**Set problem:** Print all of the data exactly.

**Material:**

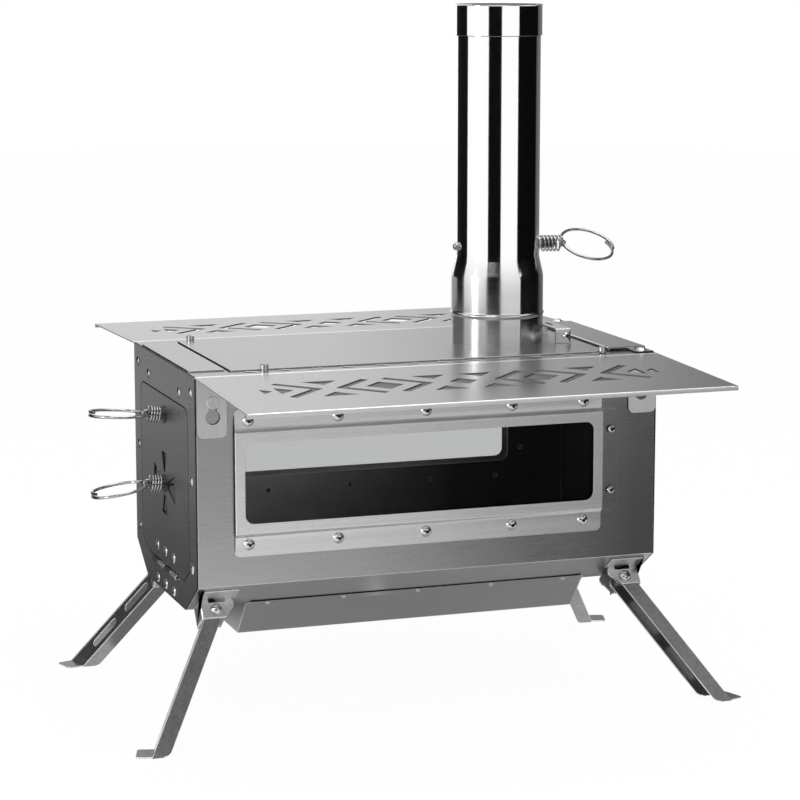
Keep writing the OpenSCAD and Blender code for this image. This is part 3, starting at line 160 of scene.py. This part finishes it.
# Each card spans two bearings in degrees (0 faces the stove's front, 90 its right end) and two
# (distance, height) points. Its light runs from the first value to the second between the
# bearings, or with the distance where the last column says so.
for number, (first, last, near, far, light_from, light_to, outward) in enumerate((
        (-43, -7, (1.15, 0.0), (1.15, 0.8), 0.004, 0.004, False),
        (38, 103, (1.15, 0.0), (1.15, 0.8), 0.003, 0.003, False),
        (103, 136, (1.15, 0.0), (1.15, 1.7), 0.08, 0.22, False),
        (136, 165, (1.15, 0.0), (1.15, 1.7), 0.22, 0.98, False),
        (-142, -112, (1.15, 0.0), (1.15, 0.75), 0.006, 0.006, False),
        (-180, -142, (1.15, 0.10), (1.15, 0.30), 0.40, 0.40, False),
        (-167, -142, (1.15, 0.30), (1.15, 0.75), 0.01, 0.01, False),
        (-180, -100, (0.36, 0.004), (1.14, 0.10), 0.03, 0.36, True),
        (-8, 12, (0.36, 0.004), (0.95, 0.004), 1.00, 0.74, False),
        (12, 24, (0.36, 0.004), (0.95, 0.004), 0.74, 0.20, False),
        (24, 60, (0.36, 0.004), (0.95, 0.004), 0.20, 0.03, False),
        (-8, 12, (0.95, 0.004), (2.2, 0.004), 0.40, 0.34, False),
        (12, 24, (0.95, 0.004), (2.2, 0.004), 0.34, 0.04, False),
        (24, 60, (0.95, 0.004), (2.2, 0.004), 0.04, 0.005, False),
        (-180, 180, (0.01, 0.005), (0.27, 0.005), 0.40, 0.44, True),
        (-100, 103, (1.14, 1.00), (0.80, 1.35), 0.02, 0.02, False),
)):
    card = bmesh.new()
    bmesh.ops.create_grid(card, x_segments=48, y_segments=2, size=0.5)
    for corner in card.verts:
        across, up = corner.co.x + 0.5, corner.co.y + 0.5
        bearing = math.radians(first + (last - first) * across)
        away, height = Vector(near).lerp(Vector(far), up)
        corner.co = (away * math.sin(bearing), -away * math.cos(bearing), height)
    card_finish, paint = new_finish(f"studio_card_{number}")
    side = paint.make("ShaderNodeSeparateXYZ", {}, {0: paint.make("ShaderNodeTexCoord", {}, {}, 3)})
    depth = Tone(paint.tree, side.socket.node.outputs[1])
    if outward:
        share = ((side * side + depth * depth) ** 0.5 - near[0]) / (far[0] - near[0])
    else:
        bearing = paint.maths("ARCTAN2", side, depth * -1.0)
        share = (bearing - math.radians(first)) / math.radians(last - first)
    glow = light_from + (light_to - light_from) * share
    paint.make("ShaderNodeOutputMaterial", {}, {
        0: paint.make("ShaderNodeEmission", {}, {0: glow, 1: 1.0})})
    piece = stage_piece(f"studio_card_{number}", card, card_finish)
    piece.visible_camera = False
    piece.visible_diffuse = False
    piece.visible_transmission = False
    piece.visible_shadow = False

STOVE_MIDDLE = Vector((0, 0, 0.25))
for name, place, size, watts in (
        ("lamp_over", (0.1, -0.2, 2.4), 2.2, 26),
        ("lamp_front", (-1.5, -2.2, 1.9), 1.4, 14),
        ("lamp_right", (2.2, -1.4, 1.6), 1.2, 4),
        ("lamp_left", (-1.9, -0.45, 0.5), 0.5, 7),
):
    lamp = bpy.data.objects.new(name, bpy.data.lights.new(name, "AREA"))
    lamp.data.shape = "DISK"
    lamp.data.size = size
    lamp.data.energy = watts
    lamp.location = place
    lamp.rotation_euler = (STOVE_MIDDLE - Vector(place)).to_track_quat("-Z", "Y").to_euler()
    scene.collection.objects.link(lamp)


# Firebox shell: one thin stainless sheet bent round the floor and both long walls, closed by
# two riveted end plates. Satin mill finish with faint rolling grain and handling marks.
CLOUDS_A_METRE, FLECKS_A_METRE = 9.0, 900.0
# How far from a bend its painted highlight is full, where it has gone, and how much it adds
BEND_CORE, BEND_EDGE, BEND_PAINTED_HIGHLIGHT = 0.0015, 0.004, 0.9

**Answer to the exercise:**
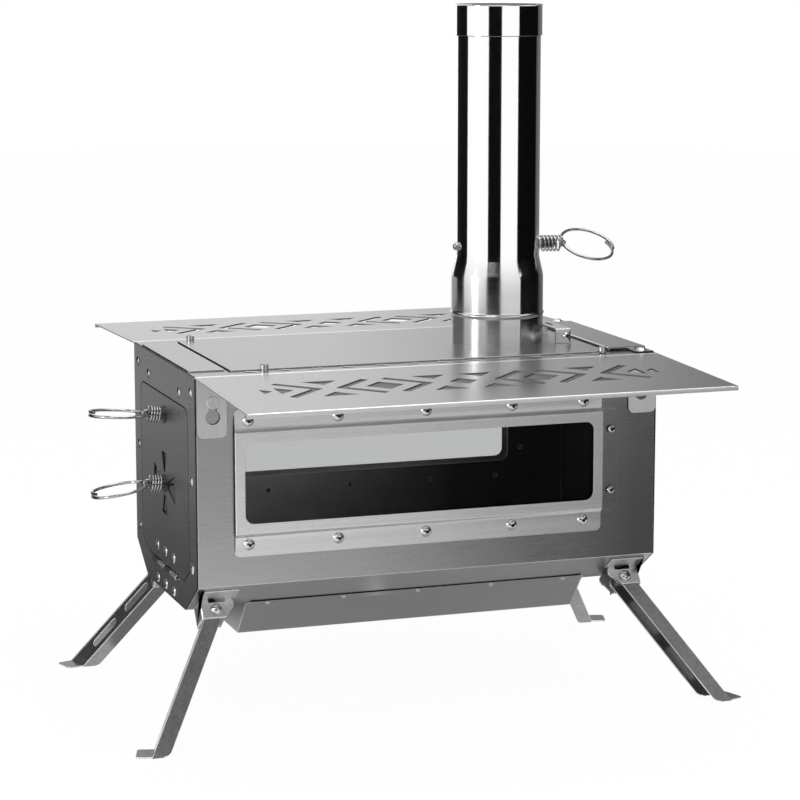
Keep writing the OpenSCAD and Blender code for this image. This is part 3, starting at line 160 of scene.py. This part finishes it.
# Each card spans two bearings in degrees (0 faces the stove's front, 90 its right end) and two
# (distance, height) points. Its light runs from the first value to the second between the
# bearings, or with the distance where the last column says so.
for number, (first, last, near, far, light_from, light_to, outward) in enumerate((
        (-43, -7, (1.15, 0.0), (1.15, 0.8), 0.004, 0.004, False),
        (38, 103, (1.15, 0.0), (1.15, 0.8), 0.003, 0.003, False),
        (103, 136, (1.15, 0.0), (1.15, 1.7), 0.08, 0.22, False),
        (136, 165, (1.15, 0.0), (1.15, 1.7), 0.22, 0.98, False),
        (-142, -112, (1.15, 0.0), (1.15, 0.75), 0.006, 0.006, False),
        (-180, -142, (1.15, 0.10), (1.15, 0.30), 0.40, 0.40, False),
        (-167, -142, (1.15, 0.30), (1.15, 0.75), 0.01, 0.01, False),
        (-180, -100, (0.36, 0.004), (1.14, 0.10), 0.03, 0.36, True),
        (-8, 12, (0.36, 0.004), (0.95, 0.004), 1.00, 0.74, False),
        (12, 24, (0.36, 0.004), (0.95, 0.004), 0.74, 0.20, False),
        (24, 60, (0.36, 0.004), (0.95, 0.004), 0.20, 0.03, False),
        (-8, 12, (0.95, 0.004), (2.2, 0.004), 0.40, 0.34, False),
        (12, 24, (0.95, 0.004), (2.2, 0.004), 0.34, 0.04, False),
        (24, 60, (0.95, 0.004), (2.2, 0.004), 0.04, 0.005, False),
        (-180, 180, (0.01, 0.005), (0.27, 0.005), 0.40, 0.44, True),
        (-100, 103, (1.14, 1.00), (0.80, 1.35), 0.02, 0.02, False),
)):
    card = bmesh.new()
    bmesh.ops.create_grid(card, x_segments=48, y_segments=2, size=0.5)
    for corner in card.verts:
        across, up = corner.co.x + 0.5, corner.co.y + 0.5
        bearing = math.radians(first + (last - first) * across)
        away, height = Vector(near).lerp(Vector(far), up)
        corner.co = (away * math.sin(bearing), -away * math.cos(bearing), height)
    card_finish, paint = new_finish(f"studio_card_{number}")
    side = paint.make("ShaderNodeSeparateXYZ", {}, {0: paint.make("ShaderNodeTexCoord", {}, {}, 3)})
    depth = Tone(paint.tree, side.socket.node.outputs[1])
    if outward:
        share = ((side * side + depth * depth) ** 0.5 - near[0]) / (far[0] - near[0])
    else:
        bearing = paint.maths("ARCTAN2", side, depth * -1.0)
        share = (bearing - math.radians(first)) / math.radians(last - first)
    glow = light_from + (light_to - light_from) * share
    paint.make("ShaderNodeOutputMaterial", {}, {
        0: paint.make("ShaderNodeEmission", {}, {0: glow, 1: 1.0})})
    piece = stage_piece(f"studio_card_{number}", card, card_finish)
    piece.visible_camera = False
    piece.visible_diffuse = False
    piece.visible_transmission = False
    piece.visible_shadow = False

STOVE_MIDDLE = Vector((0, 0, 0.25))
for name, place, size, watts in (
        ("lamp_over", (0.1, -0.2, 2.4), 2.2, 26),
        ("lamp_front", (-1.5, -2.2, 1.9), 1.4, 14),
        ("lamp_right", (2.2, -1.4, 1.6), 1.2, 4),
        ("lamp_left", (-1.9, -0.45, 0.5), 0.5, 7),
):
    lamp = bpy.data.objects.new(name, bpy.data.lights.new(name, "AREA"))
    lamp.data.shape = "DISK"
    lamp.data.size = size
    lamp.data.energy = watts
    lamp.location = place
    lamp.rotation_euler = (STOVE_MIDDLE - Vector(place)).to_track_quat("-Z", "Y").to_euler()
    scene.collection.objects.link(lamp)


# Firebox shell: one thin stainless sheet bent round the floor and both long walls, closed by
# two riveted end plates. Satin mill finish with faint rolling grain and handling marks.
CLOUDS_A_METRE, FLECKS_A_METRE = 9.0, 900.0
# How far from a bend its painted highlight is full, where it has gone, and how much it adds
BEND_CORE, BEND_EDGE, BEND_PAINTED_HIGHLIGHT = 0.0015, 0.004, 0.9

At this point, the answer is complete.